Universities are very often the locus of research projects that require patents and many such projects get other types of public support as well, including government grants. In some cases, there are private corporations in the mix as well.
The gene-editing technology called CRISPR is among the latest university discoveries with the potential to earn the institution possessing the patent millions of dollars. It is also an example of the expenses universities are incurring to develop and protect their innovations. UC Berkeley first reported the gene-editing technology in 2012; two years later, in 2014, Broad Institute of MIT and Harvard received a “special expedited” patent. A dispute over ownership rights ensued, with Broad winning the expensive legal dispute and patent. (Back in April, NPQ looked at the implications of the Broad case with regard to whether the Institute was upholding its duty as a nonprofit to act in the public good.)

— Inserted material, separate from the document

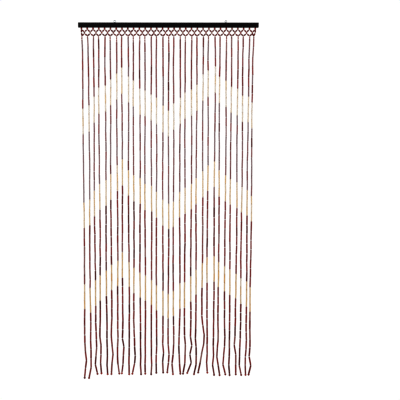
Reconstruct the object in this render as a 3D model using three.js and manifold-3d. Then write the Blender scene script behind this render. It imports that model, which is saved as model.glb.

The potential value of the CRISPR patent is an anomaly. Companies are not interested in most of the patents universities hold. At the same time, higher ed is spending millions on Technology Transfer Offices, responsible for applying for, protecting, and selling patents. For example, legal fees for institutions with Technology Transfer Offices increased from $50 million to $335 million between 1993 and 2014, with the average school spending $2 million. With costs so high, it is no surprise a 2013 Brookings Institution study, “University Start-Ups: Critical for Improving Technology Transfer, found 84 percent of these institutions didn’t generate enough revenue to cover the Technology Transfer Office costs.
There are two different types of patents corporations can purchase from universities and colleges. The first is the exclusive right to produce a product. These patents are the most lucrative for the institution. The second is a non-exclusive right, allowing multiple producers of a potentially lifesaving product. As universities fall farther and farther in the hole, the desperation to reap as much as possible and sell the exclusive patent to the highest bidder increases. Additionally, unlike grants and other project-based funding sources, revenue from patents can be spent throughout the institution.
Sign up for our free newsletter
Subscribe to the NPQ newsletter to have our top stories delivered directly to your inbox.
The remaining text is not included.